Choke by Chuck Palahniuk


© Catten Ely

Choke
I was so impressed with Chuck Palahniuk's Lullaby, that I got another of his books, Choke, recently. I'm convinced now that the guy is either genius or a nut. Maybe both-it's a fine line, isn't it?

Choke is a rated-R half-satire, half-adventure story about Victor Mancini, a sex addict who attends 12-step recovery programs looking for an easy fix. He makes a living as an actor who appeals to heroes: He pretends to choke on his dinner in upscale restaurants and allows a Good Samaritan to save him. The hero follows up by sending Victor money for birthdays and holidays, because he or she feels responsible for Victor's life. (Don't try this at home, kids. It's dangerous and not very likely to work.)

The book opens with a warning:
If you're going to read this, don't bother.
After a couple pages, you won't want to be here. So forget it. Go away. Get out while you're still in one piece.
Save yourself.

Which, of course, you will ignore. I did.

Within the first few short chapters, you learn that Victor's mother, now in a home and suffering from Alzheimer's, has a colorful criminal-and non-criminal-history. In her better days, she dispensed trivia like PEZ: "If you're ever in the Hard Rock Café ... and they announce 'Elvis has left the building,' that means all the servers need to go to the kitchen and find out what dinner special just sold out."

You find that Victor works at a 1734 Colonial American theme park as an Irish indentured servant who tells visiting kids that George Washington was a woman and the truth about the rhyme "Ring Around the Rosie."

Victor freely offers medical diagnoses, because he took the MCAT and went to the USC School of Medicine.

"See how her fingernails look," I tell Denny, "that's a sure sign of lung cancer."
If you're confused, that means renal shutdown, severe kidney failure.
You learn all this during Physical Examination, your second year in medical school. You learn all this, and there's no going back.
Ignorance
was bliss.

Now don't misunderstand-Victor is pretty much an optimist. Maybe an optimist with a dash of realism. I'm not sure.

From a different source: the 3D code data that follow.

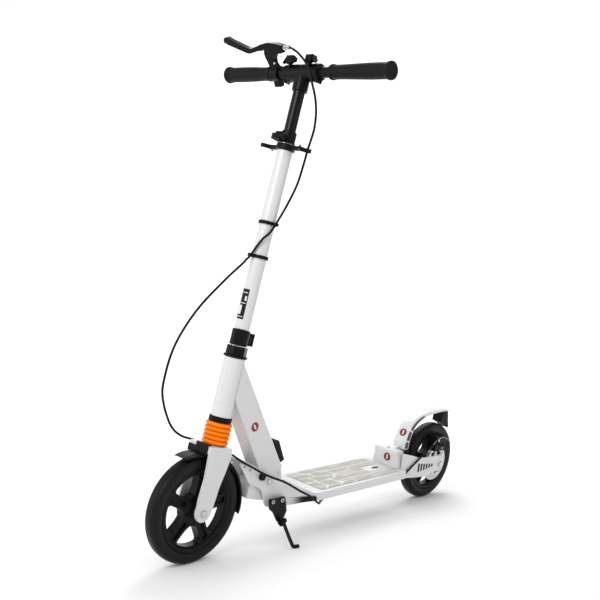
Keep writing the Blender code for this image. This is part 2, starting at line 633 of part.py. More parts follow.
def make_column():
    put(sleeve("steerer", 0.0119, 0.0150, 0.3022, 0.4970, 28), "steerer_tube", "steering", "steel", STEERING)
    cap = [(0.0155, 0.4381), (0.0252, 0.4381), (0.0260, 0.4392), (0.0260, 0.4415), (0.0235, 0.4440),
           (0.0155, 0.4440)]
    put(lathe("cap", cap, 28), "headset_cap", "steering", "black", STEERING)
    flats = arc(0, 0, 0.0231, 30, 330, 5)
    nut = prism("nut", flats, 0.4444, 0.4620, "z")
    cut(nut, rod("bore", 0.0155, 0.42, 0.47, 28))
    put(nut, "headset_nut", "steering", "black", STEERING)
    shape = [(0.0100, 0.0100), (0.0100, -0.0100), (0.0340, -0.0100), (0.0340, 0.0100)]
    clamp = rod("clamp", 0.0193, 0.4640, 0.4975, 32)
    join(clamp, prism("ears", rounded(shape, 0.003, 2), 0.4665, 0.4935, "z"))
    cut(clamp, rod("bore", 0.0155, 0.44, 0.51, 28))
    cut(clamp, box("split", 0.0100, 0.0600, -0.0012, 0.0012, 0.4400, 0.5100))
    for s in (0.4725, 0.4875):
        cut(clamp, rod("bolt", 0.0026, -0.0300, 0.0300, 12, "y", (0.0275, 0, s)))
    put(clamp, "stem_clamp", "steering", "black", STEERING)
    put(sleeve("stem", 0.0136, 0.0165, 0.4985, STEM_TOP, 32), "stem_tube", "steering", "white", STEERING)
    rings = (("cable_ring_upper", 0.7270, (0.0020, -0.0223)),
             ("cable_ring_lower", 0.6540, (-0.0221, 0.0039)))
    for name, s, spot in rings:
        band = sleeve("band", 0.0169, 0.0196, s - 0.0036, s + 0.0036, 24)
        join(band, rod("eye", 0.0070, s - 0.0032, s + 0.0032, 12, "z", (spot[0], spot[1], 0)))
        cut(band, rod("bore", 0.0169, s - 0.01, s + 0.01, 24))
        cut(band, rod("hole", 0.0052, s - 0.01, s + 0.01, 10, "z", (spot[0], spot[1], 0)))
        put(band, name, "steering", "black", STEERING)


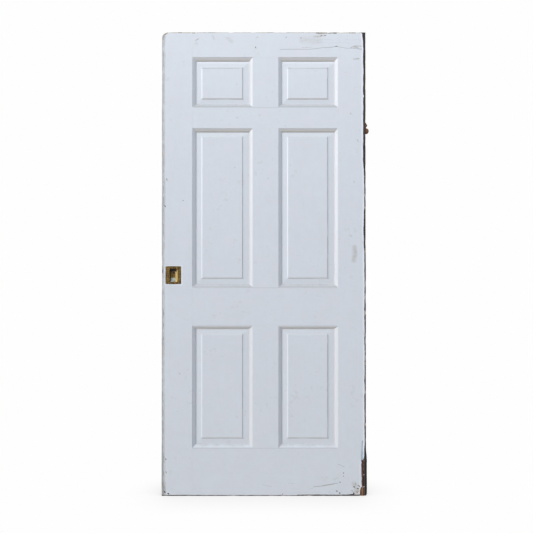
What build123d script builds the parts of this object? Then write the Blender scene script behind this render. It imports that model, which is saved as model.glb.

This book is brilliant, a little disturbing, a lot graphic, and touches that uneasiness you feel when you're discussing a topic you shouldn't in public. Palahniuk makes full use of urban legends about sex, and flips without warning from a first-person Victor as a 30-something loser to a third-person Victor as a child. But just go with it, let the story carry you, and don't feel guilty. You didn't write it.